= GR 128 =

Hiking trail in France, Belgium and the Netherlands

The GR 128 is a long-distance hiking trail in northern France, Belgium, and the Netherlands, in an east–west direction ending in Germany.

It is part of the GR footpath network of European long-distance trails.

A total distance of 678 km or 421 miles

==Route of Trail==
- Through France
The trail starts at Wissant near Calais on the English Channel coast, and passes Guînes and Licques.

Heading to the Canal de la Haute Colme at Watten then passing north of Saint-Omer to Cassel then reaching Bailleul the last town in French section.

- Through Belgium
Going onto the Belgium section starting at Kemmel going through the Heuvelland area, and then passes south of Ypres.

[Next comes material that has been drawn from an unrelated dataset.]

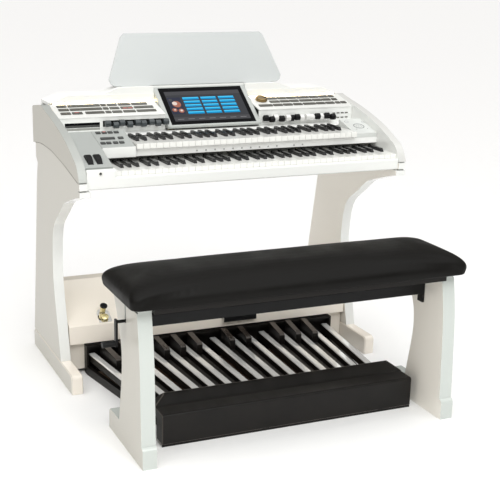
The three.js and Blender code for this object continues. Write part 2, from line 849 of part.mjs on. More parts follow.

The next major town is Roeselare then passing south at Tielt going through Deinze onto the major urban area of Ghent.

Pass north of Wetteren onto Dendermonde, then go south passing the outskirts of Brussels, passing Zemst onto the large town of Leuven.

Pass south of Tienen, then north of Sint-Truiden go onto Tongeren, then cross the Canal Albert, and over the Netherlands border to Maastricht.

- Through Holland
The trail heads south along the River Meuse back to Belgium again to Sint-Martens-Voeren, heading back to Netherlands, then crossing into Germany, with the trail ending in Aachen.